The thing about being the one who is ready first is, that if we are being totally honest (and we try to be) “waiting for both of us to be ready” really means “waiting for her to be ready.” I am secure in the fact that we will do this together – there are no ‘if’s, but there are quite a few ‘when’s. I’m terrified of infertility. Every time we talk about waiting I can’t help but think about my own mother, told by the doctors that she was done having kids at the tender age of twenty three. I know our situations are peas and carrots; my mother’s body had been damaged by several extremely hard pregnancies, but still I worry. I clutch my stomach and I worry.
We keep talking about it, it does not end.

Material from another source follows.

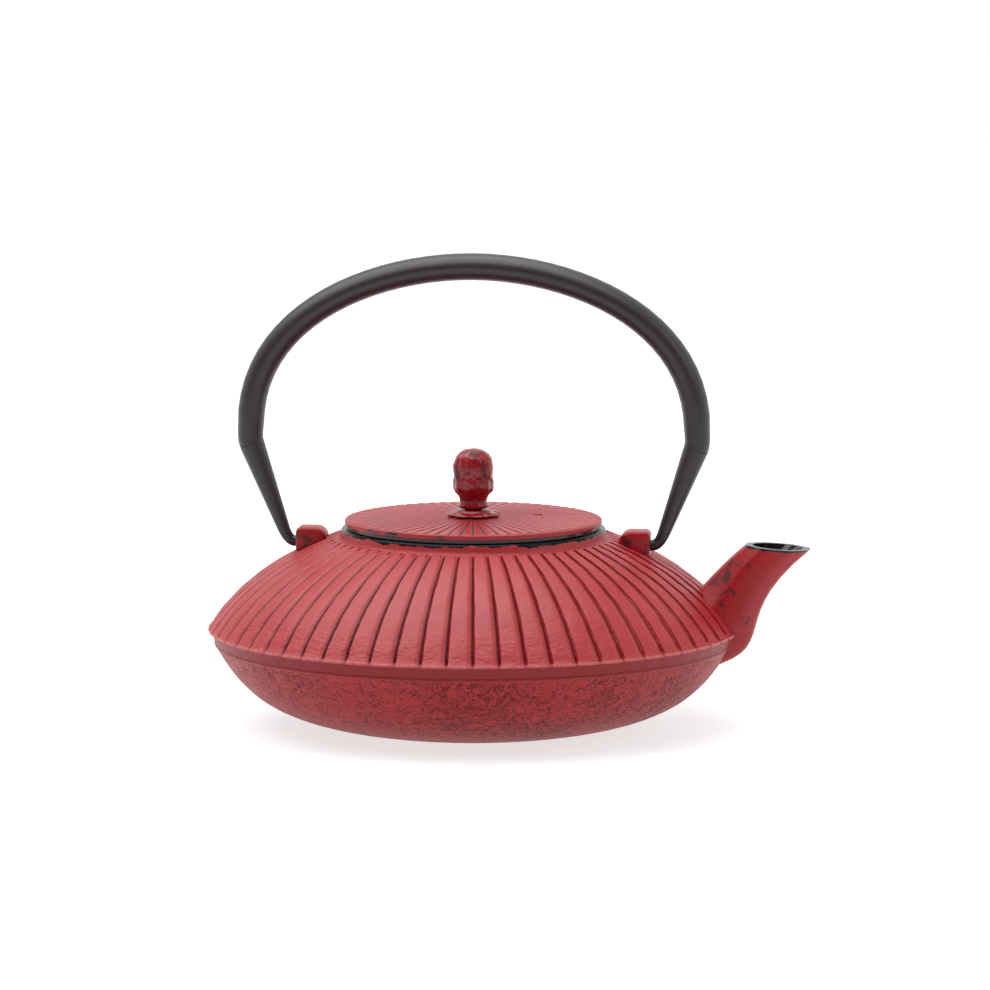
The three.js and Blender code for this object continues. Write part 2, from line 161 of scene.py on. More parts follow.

I’d like to make this pretty, and pretend that the conclusion I’m working towards here is the end of this conversation, but it is not. Just last week I sobbed into a glass of port about my maternal fears and my guilt that I might be rushing my lovely partner just a little.
But to circle back, to come back around to that conversation that I started all of this with, one night we were talking about all of this and it was not a happy chat. I was gripped by all of those pesky fears.
Finally I said the thing that we both know I am always thinking but I don’t always voice. “What if we wait and it’s too long and I can’t carry our baby?” My voice cracked with the tears that I knew were coming.
And she says, “If you can’t, then I will carry our baby.” And I know I will wait for her, even if it is hard.